Below is a block of records; reproduce all of them exactly and leave out any pictures.
* * *
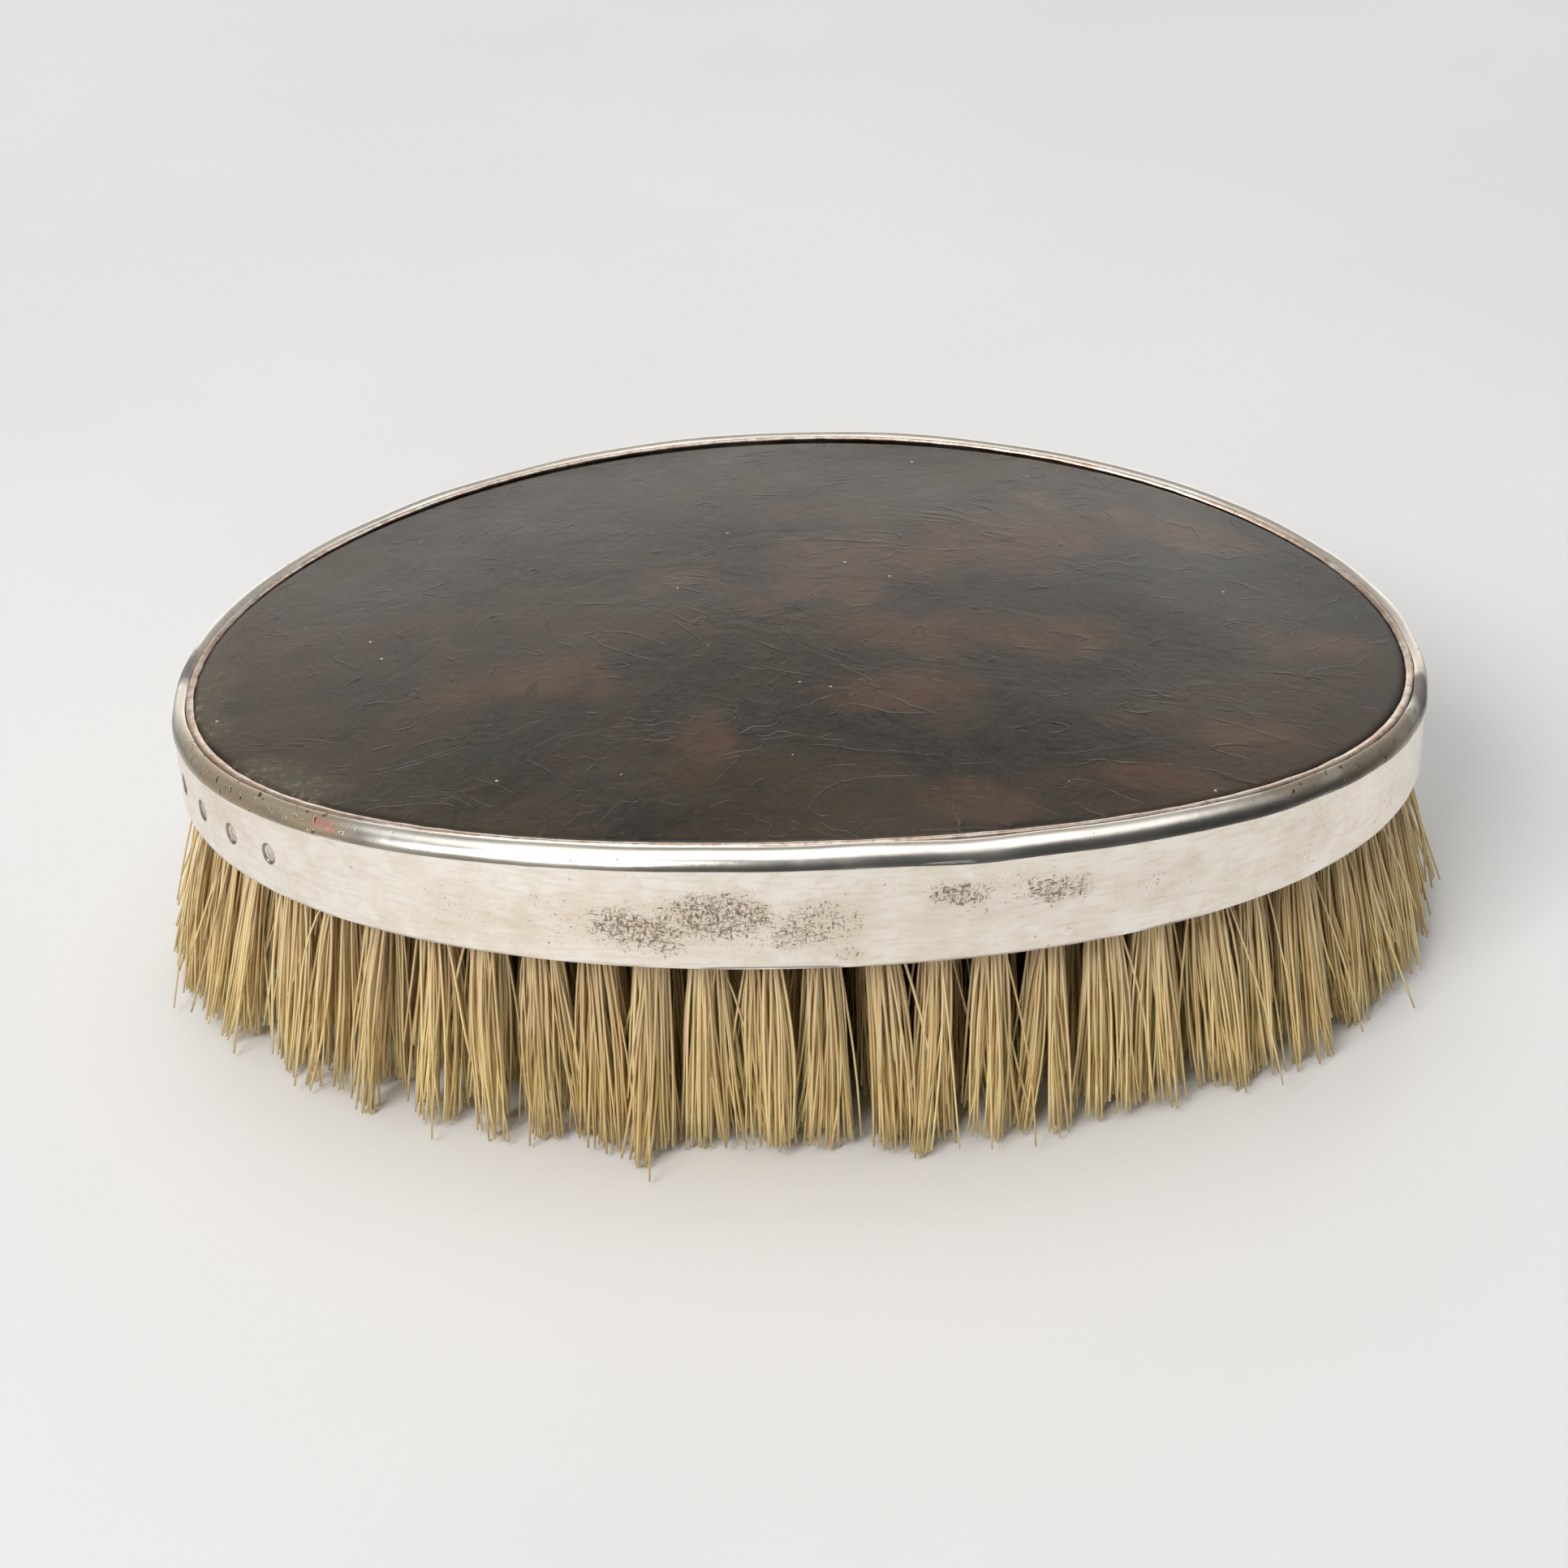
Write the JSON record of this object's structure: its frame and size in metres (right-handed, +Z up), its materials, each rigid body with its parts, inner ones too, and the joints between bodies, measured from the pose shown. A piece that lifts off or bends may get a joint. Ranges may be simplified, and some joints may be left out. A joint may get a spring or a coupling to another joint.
{
  "type": "vanity hairbrush",
  "caption": "Oval handle-less vanity hairbrush: silver side band with beaded rim, arched tortoiseshell back, drilled stock and rows of natural bristle tufts",
  "frame": {"origin": "centre of the bounding box's underside: the brush stands on its bristle tips on Z = 0", "axes": "+X along the brush's length, +Y across it, +Z up through the back"},
  "size_m": [0.1266, 0.077, 0.037],
  "materials": {
    "silver": "polished and worn, with light tarnish",
    "tortoiseshell": "polished, lightly scratched",
    "cement": "matt resinous cement",
    "wood": "bare wood",
    "bristle": "satin natural bristle"
  },
  "bodies": {
    "root": {"side_band": "silver", "rim_bead": "silver", "shell_bezel": "silver", "band_pin_1": "silver", "band_pin_2": "silver", "band_pin_3": "silver", "tortoiseshell_back": "tortoiseshell", "cement_bed": "cement", "packing_board": "wood", "bristle_stock": "wood", "bristle_row_1": "bristle", "bristle_row_2": "bristle", "bristle_row_3": "bristle", "bristle_row_4": "bristle", "bristle_row_5": "bristle", "bristle_row_middle": "bristle"}
  },
  "joints": []
}
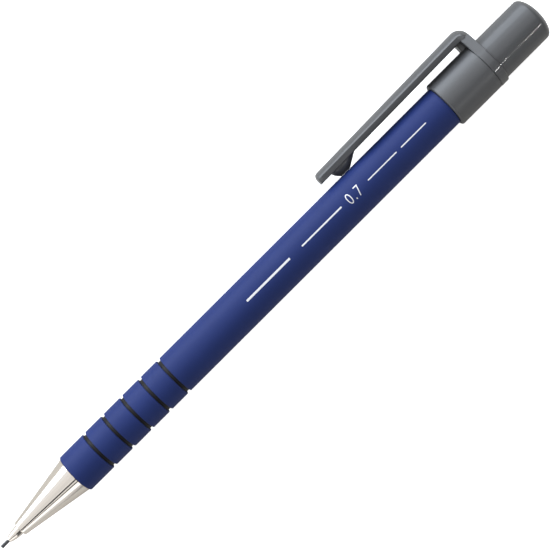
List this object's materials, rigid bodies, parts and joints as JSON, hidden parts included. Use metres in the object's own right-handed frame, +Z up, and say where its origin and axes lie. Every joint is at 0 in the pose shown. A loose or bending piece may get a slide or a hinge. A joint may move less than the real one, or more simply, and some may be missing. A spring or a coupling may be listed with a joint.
{
  "type": "mechanical pencil",
  "caption": "Slim push-button mechanical pencil with a tapered metal nose, grooved rubber grip, grey collar and spring clip.",
  "frame": {"origin": "the point on the resting surface under the middle of the lying pencil's box", "axes": "+X along the pencil from the lead's tip to the push button, +Y towards the clip, +Z up"},
  "size_m": [0.143, 0.014, 0.0101],
  "materials": {
    "nickel_plate": "bright nickel plate on turned brass",
    "black_rubber": "moulded soft rubber",
    "graphite": "extruded polymer graphite lead, dark grey with a slight sheen",
    "brass": "turned brass",
    "black_plastic": "moulded black ABS",
    "spring_steel": "drawn stainless spring wire",
    "natural_plastic": "moulded natural polypropylene",
    "aluminium": "drawn aluminium sheet",
    "white_vinyl": "white vinyl eraser",
    "grey_plastic": "moulded grey ABS, satin",
    "blue_rubber": "dark blue soft-touch rubber, matte"
  },
  "bodies": {
    "barrel": {"barrel_core": "black_plastic", "grip_band_1": "blue_rubber", "grip_band_2": "blue_rubber", "grip_band_3": "blue_rubber", "grip_band_4": "blue_rubber", "grip_band_5": "blue_rubber", "barrel_sleeve": "blue_rubber", "collar": "grey_plastic", "clip_ring": "grey_plastic", "chuck_sleeve": "black_plastic", "return_spring": "spring_steel"},
    "clip": {"clip_arm": "grey_plastic"},
    "pusher": {"lead_tube": "natural_plastic", "chuck_coupling": "natural_plastic", "chuck": "brass"},
    "closing_ring": {"chuck_ring": "brass"},
    "lead": {"lead": "graphite"},
    "spare_lead_1": {"spare_lead_1": "graphite"},
    "spare_lead_2": {"spare_lead_2": "graphite"},
    "eraser_unit": {"eraser_ferrule": "aluminium", "eraser": "white_vinyl"},
    "button": {"push_button": "grey_plastic"},
    "nose_travel": {"lead_retainer": "black_rubber"},
    "nose": {"nose_cone": "nickel_plate"}
  },
  "joints": [
    {"name": "push_slide", "type": "slide", "parent": "barrel", "child": "pusher", "axis": [1, 0, 0], "range_m": [-0.0035, 0], "stiffness_N_per_m": 1000, "springref_m": 0.004, "deforming": ["return_spring"]},
    {"name": "chuck_ring_slide", "type": "slide", "parent": "barrel", "child": "closing_ring", "axis": [1, 0, 0], "range_m": [-0.0008, 0]},
    {"name": "lead_feed", "type": "slide", "parent": "barrel", "child": "lead", "axis": [1, 0, 0], "range_m": [-0.008, 0.00187]},
    {"name": "spare_lead_1_slide", "type": "slide", "parent": "pusher", "child": "spare_lead_1", "axis": [1, 0, 0], "range_m": [0, 0.0275]},
    {"name": "spare_lead_2_slide", "type": "slide", "parent": "pusher", "child": "spare_lead_2", "axis": [1, 0, 0], "range_m": [-0.0035, 0.025]},
    {"name": "eraser_pull", "type": "slide", "parent": "pusher", "child": "eraser_unit", "axis": [1, 0, 0], "range_m": [0, 0.014]},
    {"name": "button_pull", "type": "slide", "parent": "eraser_unit", "child": "button", "axis": [1, 0, 0], "range_m": [0, 0.02]},
    {"name": "cone_travel", "type": "slide", "parent": "barrel", "child": "nose_travel", "axis": [1, 0, 0], "range_m": [-0.0045, 0]},
    {"name": "cone_turn", "type": "hinge", "parent": "nose_travel", "child": "nose", "pos_m": [-0.05181, -0.0019, 0.00506], "axis": [1, 0, 0], "range_deg": [-2160, 0]},
    {"name": "clip_flex", "type": "hinge", "parent": "barrel", "child": "clip", "pos_m": [0.05897, 0.0045, 0.00506], "axis": [0, 0, -1], "range_deg": [0, 3], "stiffness_Nm_per_rad": 0.6, "springref_deg": -1.72}
  ],
  "couplings": [
    {"joint": "chuck_ring_slide", "follows": "push_slide", "ratio": 0.2285},
    {"joint": "cone_travel", "follows": "cone_turn", "m_per_rad": 0.00011937}
  ]
}
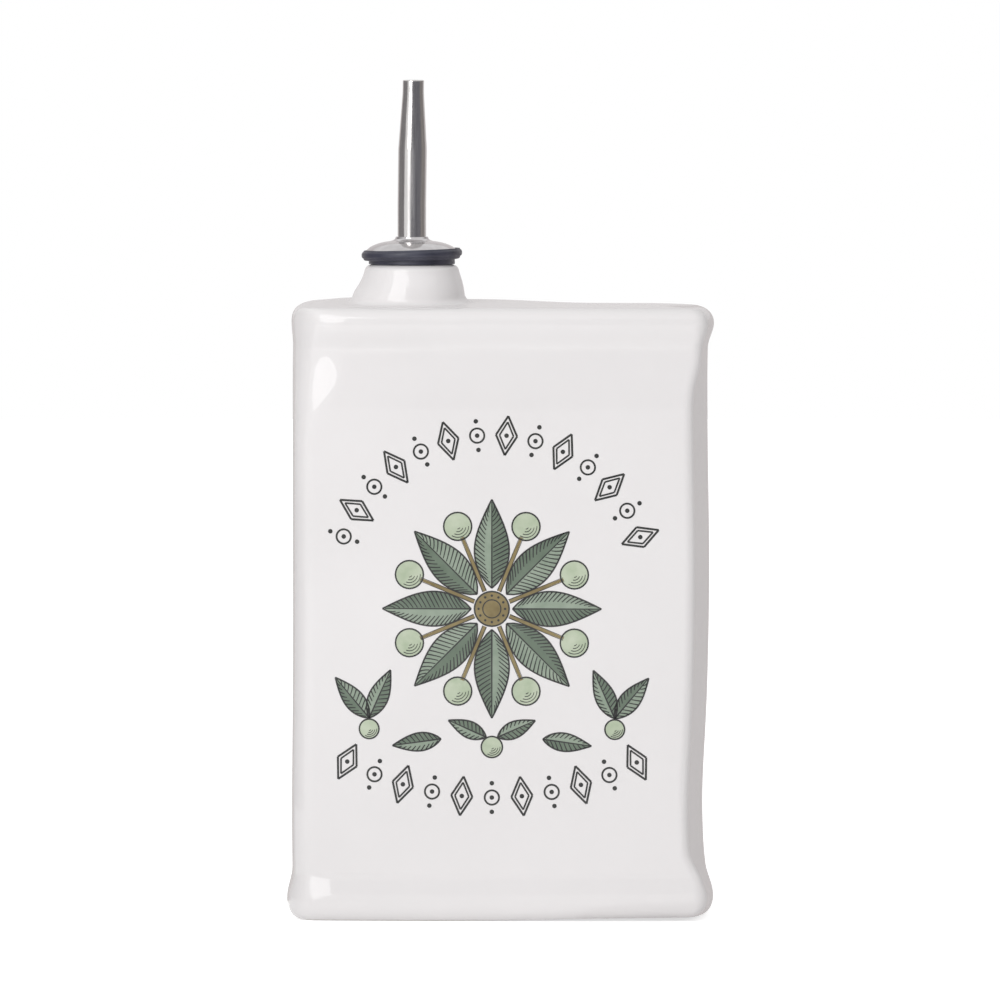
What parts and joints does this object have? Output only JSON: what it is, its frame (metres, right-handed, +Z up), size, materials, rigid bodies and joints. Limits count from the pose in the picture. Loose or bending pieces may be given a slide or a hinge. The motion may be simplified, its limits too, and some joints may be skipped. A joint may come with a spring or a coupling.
{
  "type": "oil decanter",
  "caption": "Glazed ceramic oil decanter shaped like an oil tin, with an off-centre neck closed by a push-in steel pouring spout in a finned rubber stopper.",
  "frame": {"origin": "middle of the underside, on the surface that the bottle stands on", "axes": "+Z up; +X to the right as the decorated front is seen, so the neck is on the -X side; +Y from the front to the back"},
  "size_m": [0.1138, 0.0536, 0.2225],
  "materials": {
    "white_glaze": "gloss",
    "black_rubber": "satin",
    "satin_steel": "satin",
    "polished_steel": "polished"
  },
  "bodies": {
    "bottle": {"bottle": "white_glaze"},
    "stopper": {"stopper": "black_rubber"},
    "spout": {"spout_tube": "satin_steel", "spout_dome": "polished_steel", "breather_tube": "satin_steel"}
  },
  "joints": [
    {"name": "pourer_lift", "type": "slide", "parent": "bottle", "child": "stopper", "axis": [0, 0, 1], "range_m": [0, 0.06]},
    {"name": "spout_turn", "type": "hinge", "parent": "stopper", "child": "spout", "pos_m": [-0.0236, 0, 0.1731], "axis": [0, 0, 1], "continuous": true}
  ]
}
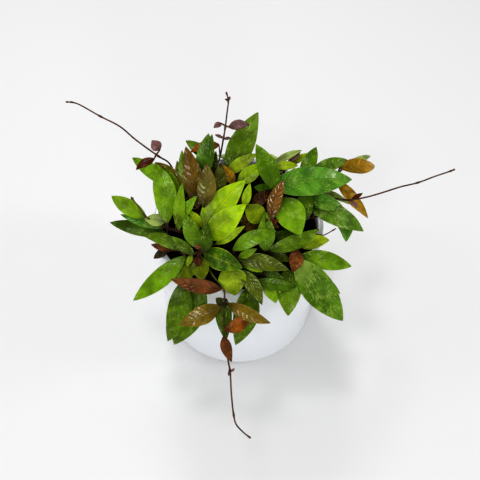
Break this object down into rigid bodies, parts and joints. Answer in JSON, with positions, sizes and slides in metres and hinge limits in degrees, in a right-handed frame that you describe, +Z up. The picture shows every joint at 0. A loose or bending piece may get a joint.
* * *
Solved exercise:
Write the JSON record of this object's structure: its frame and size in metres (right-handed, +Z up), its materials, each rigid body with its parts, inner ones too, and the joints between bodies, measured from the pose shown. A piece that lifts off or bends may get a joint. Ranges may be simplified, and some joints may be left out. A joint may get a spring or a coupling to another joint.
{
  "type": "vanity hairbrush",
  "caption": "Oval handle-less vanity hairbrush: silver side band with beaded rim, arched tortoiseshell back, drilled stock and rows of natural bristle tufts",
  "frame": {"origin": "centre of the bounding box's underside: the brush stands on its bristle tips on Z = 0", "axes": "+X along the brush's length, +Y across it, +Z up through the back"},
  "size_m": [0.1266, 0.077, 0.037],
  "materials": {
    "silver": "polished and worn, with light tarnish",
    "tortoiseshell": "polished, lightly scratched",
    "cement": "matt resinous cement",
    "wood": "bare wood",
    "bristle": "satin natural bristle"
  },
  "bodies": {
    "root": {"side_band": "silver", "rim_bead": "silver", "shell_bezel": "silver", "band_pin_1": "silver", "band_pin_2": "silver", "band_pin_3": "silver", "tortoiseshell_back": "tortoiseshell", "cement_bed": "cement", "packing_board": "wood", "bristle_stock": "wood", "bristle_row_1": "bristle", "bristle_row_2": "bristle", "bristle_row_3": "bristle", "bristle_row_4": "bristle", "bristle_row_5": "bristle", "bristle_row_middle": "bristle"}
  },
  "joints": []
}
List this object's materials, rigid bodies, parts and joints as JSON, hidden parts included. Use metres in the object's own right-handed frame, +Z up, and say where its origin and axes lie. Every joint is at 0 in the pose shown. A loose or bending piece may get a slide or a hinge. A joint may move less than the real one, or more simply, and some may be missing. A spring or a coupling may be listed with a joint.
{
  "type": "mechanical pencil",
  "caption": "Slim push-button mechanical pencil with a tapered metal nose, grooved rubber grip, grey collar and spring clip.",
  "frame": {"origin": "the point on the resting surface under the middle of the lying pencil's box", "axes": "+X along the pencil from the lead's tip to the push button, +Y towards the clip, +Z up"},
  "size_m": [0.143, 0.014, 0.0101],
  "materials": {
    "nickel_plate": "bright nickel plate on turned brass",
    "black_rubber": "moulded soft rubber",
    "graphite": "extruded polymer graphite lead, dark grey with a slight sheen",
    "brass": "turned brass",
    "black_plastic": "moulded black ABS",
    "spring_steel": "drawn stainless spring wire",
    "natural_plastic": "moulded natural polypropylene",
    "aluminium": "drawn aluminium sheet",
    "white_vinyl": "white vinyl eraser",
    "grey_plastic": "moulded grey ABS, satin",
    "blue_rubber": "dark blue soft-touch rubber, matte"
  },
  "bodies": {
    "barrel": {"barrel_core": "black_plastic", "grip_band_1": "blue_rubber", "grip_band_2": "blue_rubber", "grip_band_3": "blue_rubber", "grip_band_4": "blue_rubber", "grip_band_5": "blue_rubber", "barrel_sleeve": "blue_rubber", "collar": "grey_plastic", "clip_ring": "grey_plastic", "chuck_sleeve": "black_plastic", "return_spring": "spring_steel"},
    "clip": {"clip_arm": "grey_plastic"},
    "pusher": {"lead_tube": "natural_plastic", "chuck_coupling": "natural_plastic", "chuck": "brass"},
    "closing_ring": {"chuck_ring": "brass"},
    "lead": {"lead": "graphite"},
    "spare_lead_1": {"spare_lead_1": "graphite"},
    "spare_lead_2": {"spare_lead_2": "graphite"},
    "eraser_unit": {"eraser_ferrule": "aluminium", "eraser": "white_vinyl"},
    "button": {"push_button": "grey_plastic"},
    "nose_travel": {"lead_retainer": "black_rubber"},
    "nose": {"nose_cone": "nickel_plate"}
  },
  "joints": [
    {"name": "push_slide", "type": "slide", "parent": "barrel", "child": "pusher", "axis": [1, 0, 0], "range_m": [-0.0035, 0], "stiffness_N_per_m": 1000, "springref_m": 0.004, "deforming": ["return_spring"]},
    {"name": "chuck_ring_slide", "type": "slide", "parent": "barrel", "child": "closing_ring", "axis": [1, 0, 0], "range_m": [-0.0008, 0]},
    {"name": "lead_feed", "type": "slide", "parent": "barrel", "child": "lead", "axis": [1, 0, 0], "range_m": [-0.008, 0.00187]},
    {"name": "spare_lead_1_slide", "type": "slide", "parent": "pusher", "child": "spare_lead_1", "axis": [1, 0, 0], "range_m": [0, 0.0275]},
    {"name": "spare_lead_2_slide", "type": "slide", "parent": "pusher", "child": "spare_lead_2", "axis": [1, 0, 0], "range_m": [-0.0035, 0.025]},
    {"name": "eraser_pull", "type": "slide", "parent": "pusher", "child": "eraser_unit", "axis": [1, 0, 0], "range_m": [0, 0.014]},
    {"name": "button_pull", "type": "slide", "parent": "eraser_unit", "child": "button", "axis": [1, 0, 0], "range_m": [0, 0.02]},
    {"name": "cone_travel", "type": "slide", "parent": "barrel", "child": "nose_travel", "axis": [1, 0, 0], "range_m": [-0.0045, 0]},
    {"name": "cone_turn", "type": "hinge", "parent": "nose_travel", "child": "nose", "pos_m": [-0.05181, -0.0019, 0.00506], "axis": [1, 0, 0], "range_deg": [-2160, 0]},
    {"name": "clip_flex", "type": "hinge", "parent": "barrel", "child": "clip", "pos_m": [0.05897, 0.0045, 0.00506], "axis": [0, 0, -1], "range_deg": [0, 3], "stiffness_Nm_per_rad": 0.6, "springref_deg": -1.72}
  ],
  "couplings": [
    {"joint": "chuck_ring_slide", "follows": "push_slide", "ratio": 0.2285},
    {"joint": "cone_travel", "follows": "cone_turn", "m_per_rad": 0.00011937}
  ]
}
What parts and joints does this object have? Output only JSON: what it is, its frame (metres, right-handed, +Z up), size, materials, rigid bodies and joints. Limits count from the pose in the picture. Loose or bending pieces may be given a slide or a hinge. The motion may be simplified, its limits too, and some joints may be skipped. A joint may come with a spring or a coupling.
{
  "type": "oil decanter",
  "caption": "Glazed ceramic oil decanter shaped like an oil tin, with an off-centre neck closed by a push-in steel pouring spout in a finned rubber stopper.",
  "frame": {"origin": "middle of the underside, on the surface that the bottle stands on", "axes": "+Z up; +X to the right as the decorated front is seen, so the neck is on the -X side; +Y from the front to the back"},
  "size_m": [0.1138, 0.0536, 0.2225],
  "materials": {
    "white_glaze": "gloss",
    "black_rubber": "satin",
    "satin_steel": "satin",
    "polished_steel": "polished"
  },
  "bodies": {
    "bottle": {"bottle": "white_glaze"},
    "stopper": {"stopper": "black_rubber"},
    "spout": {"spout_tube": "satin_steel", "spout_dome": "polished_steel", "breather_tube": "satin_steel"}
  },
  "joints": [
    {"name": "pourer_lift", "type": "slide", "parent": "bottle", "child": "stopper", "axis": [0, 0, 1], "range_m": [0, 0.06]},
    {"name": "spout_turn", "type": "hinge", "parent": "stopper", "child": "spout", "pos_m": [-0.0236, 0, 0.1731], "axis": [0, 0, 1], "continuous": true}
  ]
}
Break this object down into rigid bodies, parts and joints. Answer in JSON, with positions, sizes and slides in metres and hinge limits in degrees, in a right-handed frame that you describe, +Z up. The picture shows every joint at 0. A loose or bending piece may get a joint.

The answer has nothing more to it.